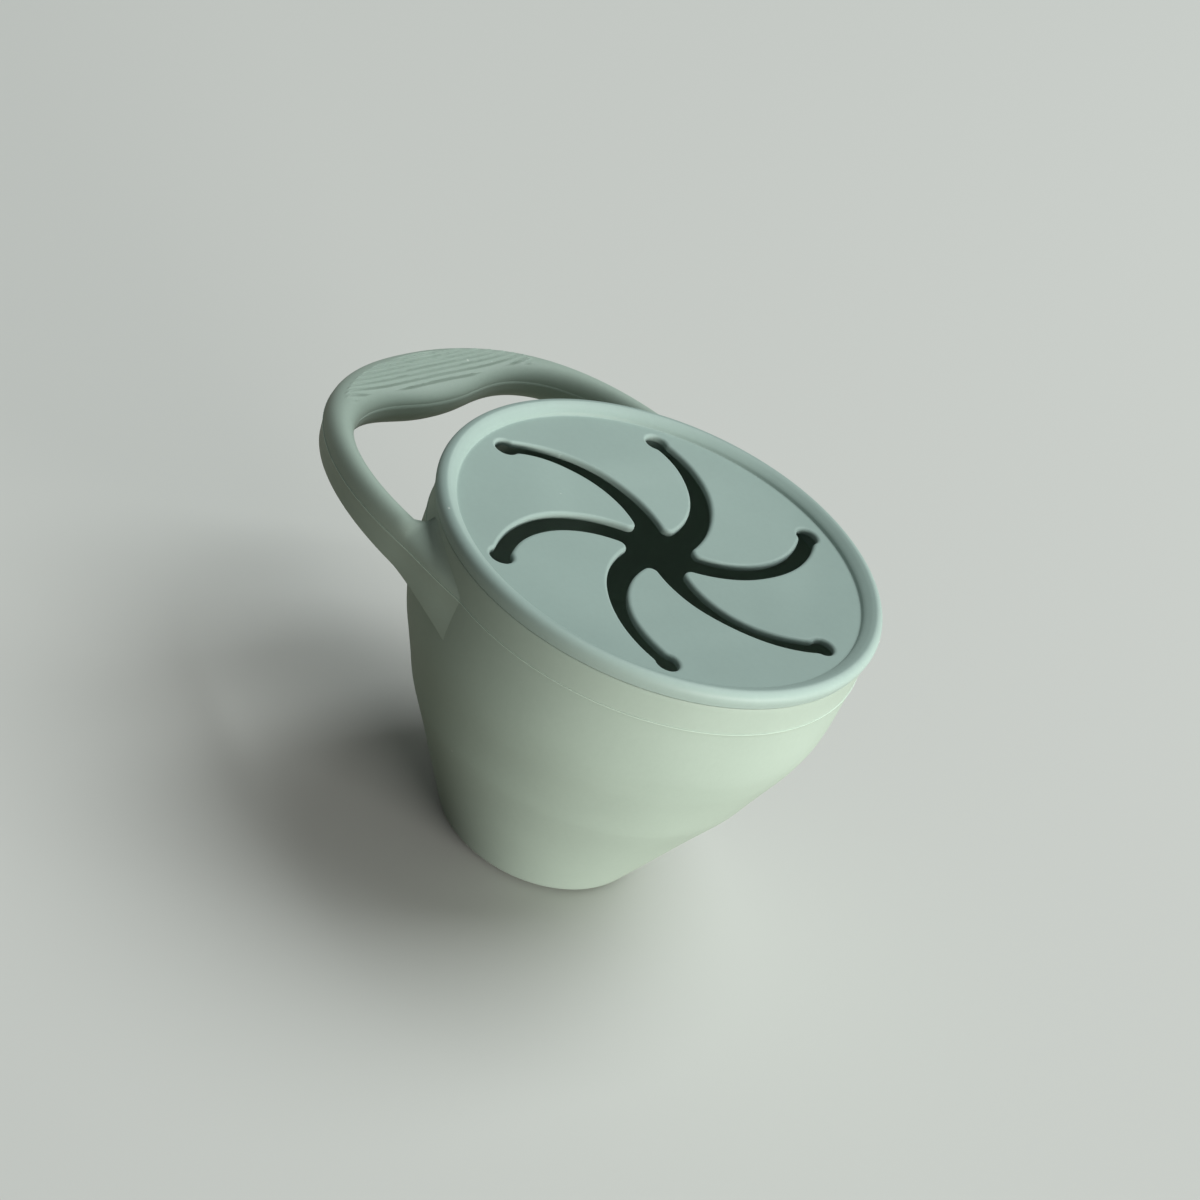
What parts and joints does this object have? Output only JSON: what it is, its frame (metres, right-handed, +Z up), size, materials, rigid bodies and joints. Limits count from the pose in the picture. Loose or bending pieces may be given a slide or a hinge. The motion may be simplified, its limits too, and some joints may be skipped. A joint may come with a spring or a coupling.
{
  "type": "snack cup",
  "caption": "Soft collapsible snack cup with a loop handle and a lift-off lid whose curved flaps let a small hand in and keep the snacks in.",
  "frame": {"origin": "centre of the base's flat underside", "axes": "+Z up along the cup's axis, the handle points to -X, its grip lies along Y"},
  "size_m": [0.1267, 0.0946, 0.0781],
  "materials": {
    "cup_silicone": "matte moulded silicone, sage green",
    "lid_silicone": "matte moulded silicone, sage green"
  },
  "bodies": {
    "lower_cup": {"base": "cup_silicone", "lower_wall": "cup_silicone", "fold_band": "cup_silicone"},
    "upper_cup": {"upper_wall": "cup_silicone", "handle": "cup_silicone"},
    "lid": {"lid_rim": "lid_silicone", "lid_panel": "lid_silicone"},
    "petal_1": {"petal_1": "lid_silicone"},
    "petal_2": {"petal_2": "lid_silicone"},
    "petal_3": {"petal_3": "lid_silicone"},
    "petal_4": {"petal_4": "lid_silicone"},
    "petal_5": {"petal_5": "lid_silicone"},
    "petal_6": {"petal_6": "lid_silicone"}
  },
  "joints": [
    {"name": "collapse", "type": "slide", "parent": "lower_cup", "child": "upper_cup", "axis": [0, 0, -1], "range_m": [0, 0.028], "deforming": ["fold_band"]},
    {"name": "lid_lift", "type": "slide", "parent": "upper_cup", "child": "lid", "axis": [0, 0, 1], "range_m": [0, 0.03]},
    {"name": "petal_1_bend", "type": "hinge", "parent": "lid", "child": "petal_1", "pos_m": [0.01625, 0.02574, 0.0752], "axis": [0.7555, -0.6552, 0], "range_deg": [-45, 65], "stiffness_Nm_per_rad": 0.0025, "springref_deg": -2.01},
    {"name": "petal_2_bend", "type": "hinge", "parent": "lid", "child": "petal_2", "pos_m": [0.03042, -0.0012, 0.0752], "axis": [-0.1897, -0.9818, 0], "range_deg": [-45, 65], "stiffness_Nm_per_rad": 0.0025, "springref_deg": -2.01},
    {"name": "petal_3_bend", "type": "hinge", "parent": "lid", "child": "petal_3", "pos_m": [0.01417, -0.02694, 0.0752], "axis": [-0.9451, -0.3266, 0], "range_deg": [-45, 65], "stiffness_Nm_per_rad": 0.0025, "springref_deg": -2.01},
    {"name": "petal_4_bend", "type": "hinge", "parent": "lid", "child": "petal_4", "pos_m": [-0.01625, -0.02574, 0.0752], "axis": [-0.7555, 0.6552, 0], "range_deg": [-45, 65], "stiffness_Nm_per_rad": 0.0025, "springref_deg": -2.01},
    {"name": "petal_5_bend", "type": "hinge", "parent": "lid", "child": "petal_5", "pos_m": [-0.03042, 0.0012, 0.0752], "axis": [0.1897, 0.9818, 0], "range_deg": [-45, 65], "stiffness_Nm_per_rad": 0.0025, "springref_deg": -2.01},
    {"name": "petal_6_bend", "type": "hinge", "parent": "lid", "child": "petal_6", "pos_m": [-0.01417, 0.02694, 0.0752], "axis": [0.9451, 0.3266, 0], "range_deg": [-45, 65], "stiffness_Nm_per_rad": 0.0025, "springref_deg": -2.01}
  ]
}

__PROBLEM DESCRIPTION__
Take the listing above and set it down exactly.

__ANSWER__
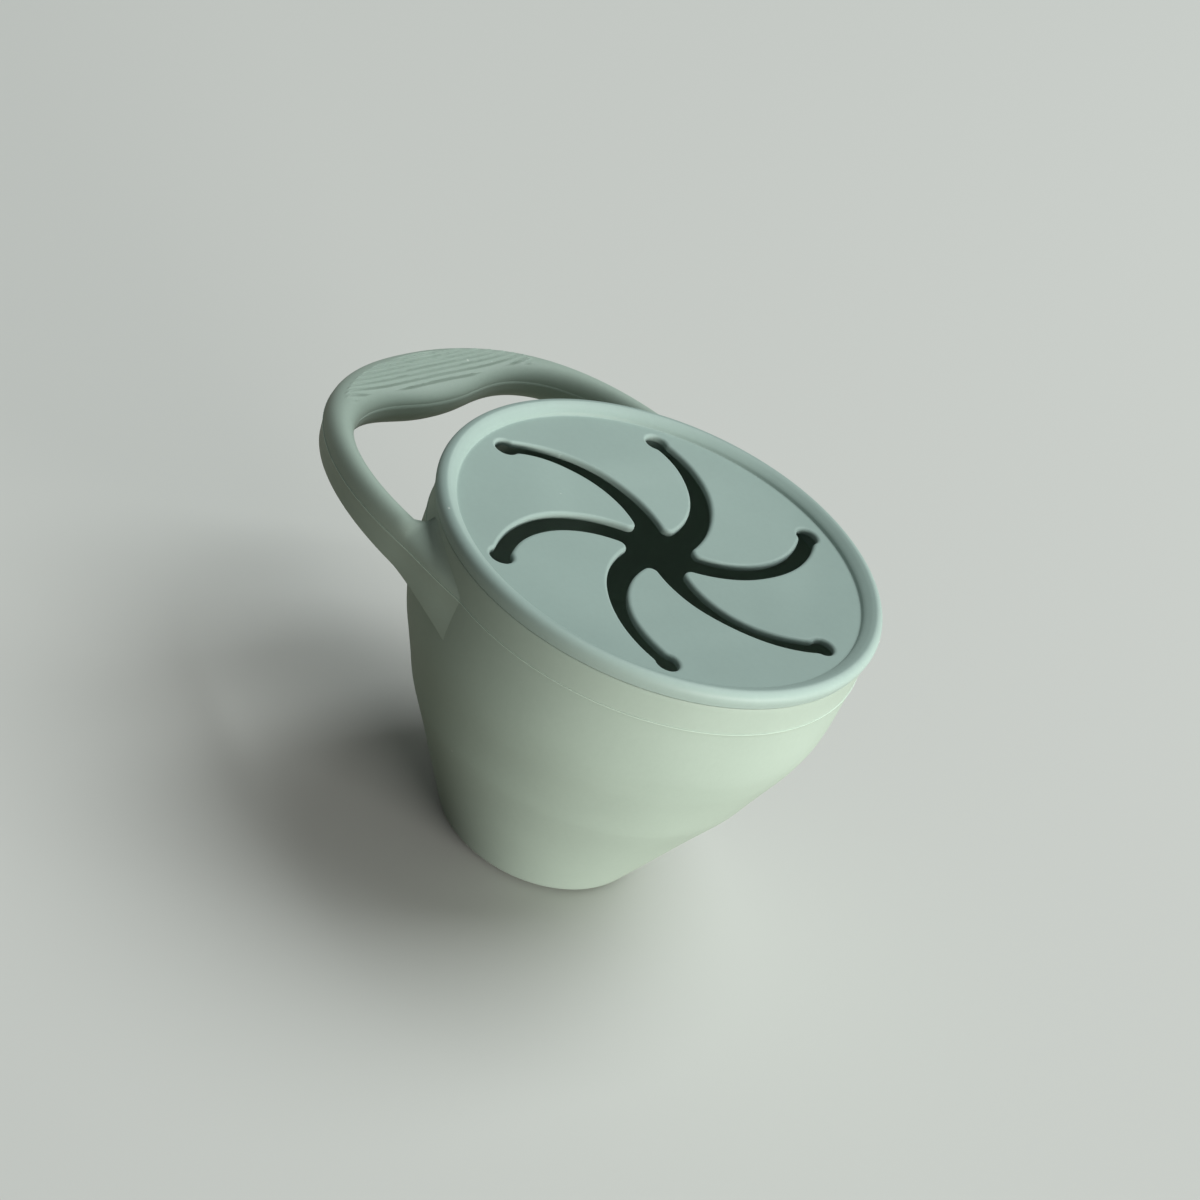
What parts and joints does this object have? Output only JSON: what it is, its frame (metres, right-handed, +Z up), size, materials, rigid bodies and joints. Limits count from the pose in the picture. Loose or bending pieces may be given a slide or a hinge. The motion may be simplified, its limits too, and some joints may be skipped. A joint may come with a spring or a coupling.
{
  "type": "snack cup",
  "caption": "Soft collapsible snack cup with a loop handle and a lift-off lid whose curved flaps let a small hand in and keep the snacks in.",
  "frame": {"origin": "centre of the base's flat underside", "axes": "+Z up along the cup's axis, the handle points to -X, its grip lies along Y"},
  "size_m": [0.1267, 0.0946, 0.0781],
  "materials": {
    "cup_silicone": "matte moulded silicone, sage green",
    "lid_silicone": "matte moulded silicone, sage green"
  },
  "bodies": {
    "lower_cup": {"base": "cup_silicone", "lower_wall": "cup_silicone", "fold_band": "cup_silicone"},
    "upper_cup": {"upper_wall": "cup_silicone", "handle": "cup_silicone"},
    "lid": {"lid_rim": "lid_silicone", "lid_panel": "lid_silicone"},
    "petal_1": {"petal_1": "lid_silicone"},
    "petal_2": {"petal_2": "lid_silicone"},
    "petal_3": {"petal_3": "lid_silicone"},
    "petal_4": {"petal_4": "lid_silicone"},
    "petal_5": {"petal_5": "lid_silicone"},
    "petal_6": {"petal_6": "lid_silicone"}
  },
  "joints": [
    {"name": "collapse", "type": "slide", "parent": "lower_cup", "child": "upper_cup", "axis": [0, 0, -1], "range_m": [0, 0.028], "deforming": ["fold_band"]},
    {"name": "lid_lift", "type": "slide", "parent": "upper_cup", "child": "lid", "axis": [0, 0, 1], "range_m": [0, 0.03]},
    {"name": "petal_1_bend", "type": "hinge", "parent": "lid", "child": "petal_1", "pos_m": [0.01625, 0.02574, 0.0752], "axis": [0.7555, -0.6552, 0], "range_deg": [-45, 65], "stiffness_Nm_per_rad": 0.0025, "springref_deg": -2.01},
    {"name": "petal_2_bend", "type": "hinge", "parent": "lid", "child": "petal_2", "pos_m": [0.03042, -0.0012, 0.0752], "axis": [-0.1897, -0.9818, 0], "range_deg": [-45, 65], "stiffness_Nm_per_rad": 0.0025, "springref_deg": -2.01},
    {"name": "petal_3_bend", "type": "hinge", "parent": "lid", "child": "petal_3", "pos_m": [0.01417, -0.02694, 0.0752], "axis": [-0.9451, -0.3266, 0], "range_deg": [-45, 65], "stiffness_Nm_per_rad": 0.0025, "springref_deg": -2.01},
    {"name": "petal_4_bend", "type": "hinge", "parent": "lid", "child": "petal_4", "pos_m": [-0.01625, -0.02574, 0.0752], "axis": [-0.7555, 0.6552, 0], "range_deg": [-45, 65], "stiffness_Nm_per_rad": 0.0025, "springref_deg": -2.01},
    {"name": "petal_5_bend", "type": "hinge", "parent": "lid", "child": "petal_5", "pos_m": [-0.03042, 0.0012, 0.0752], "axis": [0.1897, 0.9818, 0], "range_deg": [-45, 65], "stiffness_Nm_per_rad": 0.0025, "springref_deg": -2.01},
    {"name": "petal_6_bend", "type": "hinge", "parent": "lid", "child": "petal_6", "pos_m": [-0.01417, 0.02694, 0.0752], "axis": [0.9451, 0.3266, 0], "range_deg": [-45, 65], "stiffness_Nm_per_rad": 0.0025, "springref_deg": -2.01}
  ]
}